# Problem to work on
Give every line of the material again, exactly as written.

# Source material
※

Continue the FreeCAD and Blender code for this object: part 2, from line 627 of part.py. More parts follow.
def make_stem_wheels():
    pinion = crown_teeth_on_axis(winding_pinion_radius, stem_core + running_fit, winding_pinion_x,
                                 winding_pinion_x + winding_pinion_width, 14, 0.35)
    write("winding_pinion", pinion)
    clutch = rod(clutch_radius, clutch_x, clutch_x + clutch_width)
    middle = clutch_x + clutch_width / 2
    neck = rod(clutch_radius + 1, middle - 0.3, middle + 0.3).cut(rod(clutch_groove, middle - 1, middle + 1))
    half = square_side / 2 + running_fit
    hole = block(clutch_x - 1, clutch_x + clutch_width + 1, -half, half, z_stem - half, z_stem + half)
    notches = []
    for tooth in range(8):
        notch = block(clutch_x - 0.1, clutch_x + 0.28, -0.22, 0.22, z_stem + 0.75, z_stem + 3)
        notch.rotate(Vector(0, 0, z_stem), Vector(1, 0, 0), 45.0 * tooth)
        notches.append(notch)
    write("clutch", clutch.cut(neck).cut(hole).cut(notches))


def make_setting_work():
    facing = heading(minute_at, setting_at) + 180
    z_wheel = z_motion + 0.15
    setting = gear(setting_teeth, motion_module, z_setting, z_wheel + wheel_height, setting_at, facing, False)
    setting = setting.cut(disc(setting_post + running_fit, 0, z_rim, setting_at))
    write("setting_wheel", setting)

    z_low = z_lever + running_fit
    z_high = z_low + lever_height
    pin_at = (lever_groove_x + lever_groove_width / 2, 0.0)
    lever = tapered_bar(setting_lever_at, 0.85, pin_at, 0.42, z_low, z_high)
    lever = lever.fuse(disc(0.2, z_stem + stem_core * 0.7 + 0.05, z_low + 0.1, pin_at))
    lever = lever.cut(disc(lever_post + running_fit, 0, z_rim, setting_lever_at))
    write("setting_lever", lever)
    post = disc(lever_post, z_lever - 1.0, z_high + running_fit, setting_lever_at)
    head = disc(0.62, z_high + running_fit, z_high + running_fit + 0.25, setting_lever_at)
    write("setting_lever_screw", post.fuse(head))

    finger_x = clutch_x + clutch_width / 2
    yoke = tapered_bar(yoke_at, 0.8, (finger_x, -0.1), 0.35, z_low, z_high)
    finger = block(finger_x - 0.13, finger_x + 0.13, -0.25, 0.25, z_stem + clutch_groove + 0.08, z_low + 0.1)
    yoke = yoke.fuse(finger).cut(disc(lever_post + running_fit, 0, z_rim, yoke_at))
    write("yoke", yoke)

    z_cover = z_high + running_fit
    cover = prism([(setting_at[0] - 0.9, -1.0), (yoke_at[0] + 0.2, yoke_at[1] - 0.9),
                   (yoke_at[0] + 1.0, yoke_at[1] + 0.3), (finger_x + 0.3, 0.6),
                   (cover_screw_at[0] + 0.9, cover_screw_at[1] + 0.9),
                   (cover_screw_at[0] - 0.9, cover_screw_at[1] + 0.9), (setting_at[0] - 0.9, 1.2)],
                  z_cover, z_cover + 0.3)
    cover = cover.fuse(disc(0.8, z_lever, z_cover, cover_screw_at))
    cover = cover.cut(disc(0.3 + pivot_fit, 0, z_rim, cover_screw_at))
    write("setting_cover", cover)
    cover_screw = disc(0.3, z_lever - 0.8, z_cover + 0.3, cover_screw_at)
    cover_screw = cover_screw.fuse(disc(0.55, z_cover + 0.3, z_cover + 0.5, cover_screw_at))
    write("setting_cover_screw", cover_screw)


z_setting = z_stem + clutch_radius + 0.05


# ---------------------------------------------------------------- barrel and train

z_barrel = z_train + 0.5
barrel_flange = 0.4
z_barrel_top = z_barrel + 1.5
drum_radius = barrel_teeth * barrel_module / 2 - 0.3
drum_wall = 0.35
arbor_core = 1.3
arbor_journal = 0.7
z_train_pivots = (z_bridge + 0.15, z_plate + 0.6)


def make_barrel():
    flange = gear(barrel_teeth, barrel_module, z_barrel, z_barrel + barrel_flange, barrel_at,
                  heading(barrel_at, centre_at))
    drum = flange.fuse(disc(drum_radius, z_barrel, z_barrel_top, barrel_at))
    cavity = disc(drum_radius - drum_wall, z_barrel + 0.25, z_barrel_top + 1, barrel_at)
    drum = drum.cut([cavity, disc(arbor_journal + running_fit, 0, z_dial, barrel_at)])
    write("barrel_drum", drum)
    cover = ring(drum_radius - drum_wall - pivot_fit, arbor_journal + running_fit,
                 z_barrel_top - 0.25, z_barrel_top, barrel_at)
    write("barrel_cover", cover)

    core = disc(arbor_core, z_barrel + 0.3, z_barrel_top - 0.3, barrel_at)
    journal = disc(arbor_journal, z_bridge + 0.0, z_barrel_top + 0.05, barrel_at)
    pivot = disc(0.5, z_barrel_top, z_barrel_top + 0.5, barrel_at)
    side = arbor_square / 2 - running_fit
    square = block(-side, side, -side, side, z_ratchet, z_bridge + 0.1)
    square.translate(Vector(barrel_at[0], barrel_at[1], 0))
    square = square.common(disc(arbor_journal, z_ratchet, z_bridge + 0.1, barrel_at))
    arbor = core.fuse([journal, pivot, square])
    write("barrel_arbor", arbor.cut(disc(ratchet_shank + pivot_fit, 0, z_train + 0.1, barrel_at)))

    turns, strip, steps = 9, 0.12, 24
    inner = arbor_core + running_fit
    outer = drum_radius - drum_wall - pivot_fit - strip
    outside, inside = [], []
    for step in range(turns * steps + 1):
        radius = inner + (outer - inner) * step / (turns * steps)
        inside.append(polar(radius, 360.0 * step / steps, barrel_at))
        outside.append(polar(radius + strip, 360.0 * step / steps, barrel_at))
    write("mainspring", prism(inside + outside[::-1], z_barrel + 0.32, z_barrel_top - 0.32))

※

# Task answer
Continue the FreeCAD and Blender code for this object: part 2, from line 627 of part.py. More parts follow.
def make_stem_wheels():
    pinion = crown_teeth_on_axis(winding_pinion_radius, stem_core + running_fit, winding_pinion_x,
                                 winding_pinion_x + winding_pinion_width, 14, 0.35)
    write("winding_pinion", pinion)
    clutch = rod(clutch_radius, clutch_x, clutch_x + clutch_width)
    middle = clutch_x + clutch_width / 2
    neck = rod(clutch_radius + 1, middle - 0.3, middle + 0.3).cut(rod(clutch_groove, middle - 1, middle + 1))
    half = square_side / 2 + running_fit
    hole = block(clutch_x - 1, clutch_x + clutch_width + 1, -half, half, z_stem - half, z_stem + half)
    notches = []
    for tooth in range(8):
        notch = block(clutch_x - 0.1, clutch_x + 0.28, -0.22, 0.22, z_stem + 0.75, z_stem + 3)
        notch.rotate(Vector(0, 0, z_stem), Vector(1, 0, 0), 45.0 * tooth)
        notches.append(notch)
    write("clutch", clutch.cut(neck).cut(hole).cut(notches))


def make_setting_work():
    facing = heading(minute_at, setting_at) + 180
    z_wheel = z_motion + 0.15
    setting = gear(setting_teeth, motion_module, z_setting, z_wheel + wheel_height, setting_at, facing, False)
    setting = setting.cut(disc(setting_post + running_fit, 0, z_rim, setting_at))
    write("setting_wheel", setting)

    z_low = z_lever + running_fit
    z_high = z_low + lever_height
    pin_at = (lever_groove_x + lever_groove_width / 2, 0.0)
    lever = tapered_bar(setting_lever_at, 0.85, pin_at, 0.42, z_low, z_high)
    lever = lever.fuse(disc(0.2, z_stem + stem_core * 0.7 + 0.05, z_low + 0.1, pin_at))
    lever = lever.cut(disc(lever_post + running_fit, 0, z_rim, setting_lever_at))
    write("setting_lever", lever)
    post = disc(lever_post, z_lever - 1.0, z_high + running_fit, setting_lever_at)
    head = disc(0.62, z_high + running_fit, z_high + running_fit + 0.25, setting_lever_at)
    write("setting_lever_screw", post.fuse(head))

    finger_x = clutch_x + clutch_width / 2
    yoke = tapered_bar(yoke_at, 0.8, (finger_x, -0.1), 0.35, z_low, z_high)
    finger = block(finger_x - 0.13, finger_x + 0.13, -0.25, 0.25, z_stem + clutch_groove + 0.08, z_low + 0.1)
    yoke = yoke.fuse(finger).cut(disc(lever_post + running_fit, 0, z_rim, yoke_at))
    write("yoke", yoke)

    z_cover = z_high + running_fit
    cover = prism([(setting_at[0] - 0.9, -1.0), (yoke_at[0] + 0.2, yoke_at[1] - 0.9),
                   (yoke_at[0] + 1.0, yoke_at[1] + 0.3), (finger_x + 0.3, 0.6),
                   (cover_screw_at[0] + 0.9, cover_screw_at[1] + 0.9),
                   (cover_screw_at[0] - 0.9, cover_screw_at[1] + 0.9), (setting_at[0] - 0.9, 1.2)],
                  z_cover, z_cover + 0.3)
    cover = cover.fuse(disc(0.8, z_lever, z_cover, cover_screw_at))
    cover = cover.cut(disc(0.3 + pivot_fit, 0, z_rim, cover_screw_at))
    write("setting_cover", cover)
    cover_screw = disc(0.3, z_lever - 0.8, z_cover + 0.3, cover_screw_at)
    cover_screw = cover_screw.fuse(disc(0.55, z_cover + 0.3, z_cover + 0.5, cover_screw_at))
    write("setting_cover_screw", cover_screw)


z_setting = z_stem + clutch_radius + 0.05


# ---------------------------------------------------------------- barrel and train

z_barrel = z_train + 0.5
barrel_flange = 0.4
z_barrel_top = z_barrel + 1.5
drum_radius = barrel_teeth * barrel_module / 2 - 0.3
drum_wall = 0.35
arbor_core = 1.3
arbor_journal = 0.7
z_train_pivots = (z_bridge + 0.15, z_plate + 0.6)


def make_barrel():
    flange = gear(barrel_teeth, barrel_module, z_barrel, z_barrel + barrel_flange, barrel_at,
                  heading(barrel_at, centre_at))
    drum = flange.fuse(disc(drum_radius, z_barrel, z_barrel_top, barrel_at))
    cavity = disc(drum_radius - drum_wall, z_barrel + 0.25, z_barrel_top + 1, barrel_at)
    drum = drum.cut([cavity, disc(arbor_journal + running_fit, 0, z_dial, barrel_at)])
    write("barrel_drum", drum)
    cover = ring(drum_radius - drum_wall - pivot_fit, arbor_journal + running_fit,
                 z_barrel_top - 0.25, z_barrel_top, barrel_at)
    write("barrel_cover", cover)

    core = disc(arbor_core, z_barrel + 0.3, z_barrel_top - 0.3, barrel_at)
    journal = disc(arbor_journal, z_bridge + 0.0, z_barrel_top + 0.05, barrel_at)
    pivot = disc(0.5, z_barrel_top, z_barrel_top + 0.5, barrel_at)
    side = arbor_square / 2 - running_fit
    square = block(-side, side, -side, side, z_ratchet, z_bridge + 0.1)
    square.translate(Vector(barrel_at[0], barrel_at[1], 0))
    square = square.common(disc(arbor_journal, z_ratchet, z_bridge + 0.1, barrel_at))
    arbor = core.fuse([journal, pivot, square])
    write("barrel_arbor", arbor.cut(disc(ratchet_shank + pivot_fit, 0, z_train + 0.1, barrel_at)))

    turns, strip, steps = 9, 0.12, 24
    inner = arbor_core + running_fit
    outer = drum_radius - drum_wall - pivot_fit - strip
    outside, inside = [], []
    for step in range(turns * steps + 1):
        radius = inner + (outer - inner) * step / (turns * steps)
        inside.append(polar(radius, 360.0 * step / steps, barrel_at))
        outside.append(polar(radius + strip, 360.0 * step / steps, barrel_at))
    write("mainspring", prism(inside + outside[::-1], z_barrel + 0.32, z_barrel_top - 0.32))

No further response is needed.